If you're less concerned about aesthetics or higher factory overclocks, the Gigabyte 3090 Eagle is basically equivalent to a reference clocked 3090. It might be 1-2 percent faster in some cases, just like it's 1-2 percent slower than the 3090 FE in some tests, but it's not something you're likely to notice in normal use. It doesn't have a ton of lighting screaming for attention, and will happily run your games and applications just fine. But then, for the same nominal price, you can get the 3090 FE, which we think is a more attractive design. (It's also an excellent 2.2kg club.)
That's the battle Gigabyte and other AIBs face with 'entry-level' 3090 cards. The RTX 3090 FE is so good in terms of thermals and noise levels that it will be very difficult to top. The real question is how supply of any of the 3090 cards will evolve during the coming months. At $1,500, no one wants to feel like they're settling for a second-tier graphics card, and with limited supply, they might not even get that choice. There are potential long-term ramifications.
We're reminded of the RTX 2080 Ti, which had a launch price of $1,199 for the Founders Edition and a theoretical starting price of $999 for AIB cards. From what we saw, only a very small handful of $999 RTX 2080 Ti cards were ever sold — enough for Nvidia to say, "See, they exist!" In practice, all of the AIBs tended to go with higher-spec models and pricing of $1,100 or more. Given a choice between manufacturing a 3090 Eagle and selling it for $1,500, or selling an Aorus RTX 3090 Master for $1,700? Gigabyte would rather sell the Aorus Master. The same applies to the other AIBs: They're all going to want to ship higher-end SKUs rather than base model SKUs for the time being, at least until supplies of 3090 GPUs start to match the demand.

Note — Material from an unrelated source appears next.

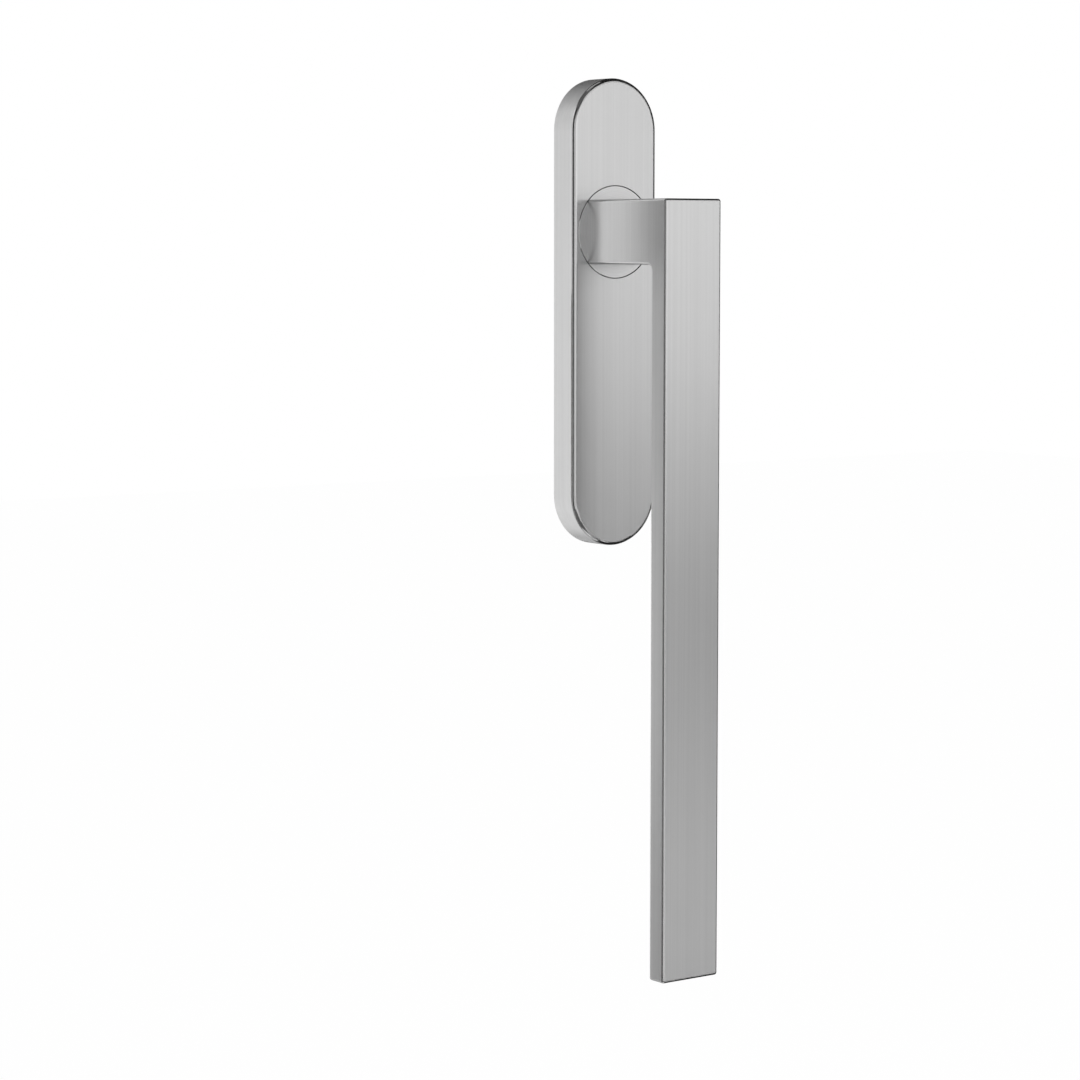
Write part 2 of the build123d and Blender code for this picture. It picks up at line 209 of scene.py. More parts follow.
# Cards bent round the handle: radius at the foot and at the top, first and last bearing in
# degrees anticlockwise from +X, lowest and highest point, and the tone at the foot and at the top
CURVED_CARDS = {
    "card_left_rear": (FAR, FAR, 143, 168, FOOT, 0.45, 0.03, 0.03),
    "card_left": (FAR, FAR, 168, 190, FOOT, 0.1, 0.28, 0.25),
    "card_left_upper": (FAR, FAR, 168, 190, 0.1, 0.45, 0.22, 0.03),
    "card_left_fore": (FAR, FAR, 190, 214, FOOT, 0.45, 0.02, 0.02),
    "card_left_high": (1.19, 1.19, 148, 220, 0.45, 1.2, 0.05, 0.05),
    "card_round_camera": (FAR, FAR, 214, 256, -0.6, 0.42, 0.57, 0.6),
    "card_round_camera_high": (FAR, FAR, 214, 262, 0.42, 0.8, 0.6, 0.05),
    "card_fore_high": (FAR, FAR, 220, 262, 0.8, 1.2, 0.05, 0.05),
    "card_front_high": (FAR, FAR, 262, 318.5, 0.22, 0.95, 0.97, 0.5),
    "card_front_foot": (NEAR, NEAR, 262, 318.5, FOOT, -0.42, 0.82, 0.62),
    "card_front_low": (NEAR, NEAR, 262, 318.5, -0.42, -0.32, 0.66, 0.46),
    "card_front_dip": (NEAR, NEAR, 262, 318.5, -0.32, -0.21, 0.34, 0.34),
    "card_front_step": (NEAR, NEAR, 262, 318.5, -0.21, -0.115, 0.78, 0.74),
    "card_right_fore": (FAR, FAR, 318.5, 348, FOOT, 0.3, 0.02, 0.02),
    "card_right": (FAR, FAR, 348, 372, FOOT, 0.12, 0.33, 0.38),
    "card_right_upper": (FAR, FAR, 348, 372, 0.12, 0.3, 0.3, 0.02),
    "card_right_rear": (FAR, FAR, 372, 392, FOOT, 0.3, 0.02, 0.02),
    "card_behind_right": (FAR, FAR, 392, 411, FOOT, 0.3, 0.5, 0.5),
    "card_behind_far_right": (FAR, FAR, 411, 426, FOOT, 0.3, 0.08, 0.08),
    "card_right_high": (FAR, FAR, 318.5, 408, 0.3, 1.0, 0.02, 0.02),
    "card_behind_right_high": (FAR, FAR, 408, 426, 0.3, 1.0, 0.1, 0.22),
    "card_behind_low": (FAR, FAR, 95, 143, FOOT, -0.05, 0.95, 0.95),
    "card_behind_high": (FAR, FAR, 95, 143, -0.05, 0.6, 0.93, 0.68),
    "card_below_fore": (0.24, 0.95, 142, 300, -0.63, -0.63, 0.1, 0.14),
    "card_below_left_rim": (0.95, 1.19, 142, 258, -0.63, -0.63, 0.1, 0.03),
    "card_below_right_rim": (0.6, 1.19, 321, 349, -0.63, -0.63, 0.05, 0.03),
}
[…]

Ultimately, the Gigabyte RTX 3090 Eagle is a fine card for the professional market. It's just not clearly better (or even equal to) the 3090 Founders Edition. Out of the box, performance is nearly equal to the 3090 FE, but on paper, it should have been faster. Really, though, most gamers should forget about the RTX 3090 and instead try to pick up a GeForce RTX 3080 — or wait for the GeForce RTX 3070 to arrive in late October, or for AMD's RX 6000 competition in November. Let's just hope supply on those last two ends up better than what we've seen from the 3080 and 3090 so far.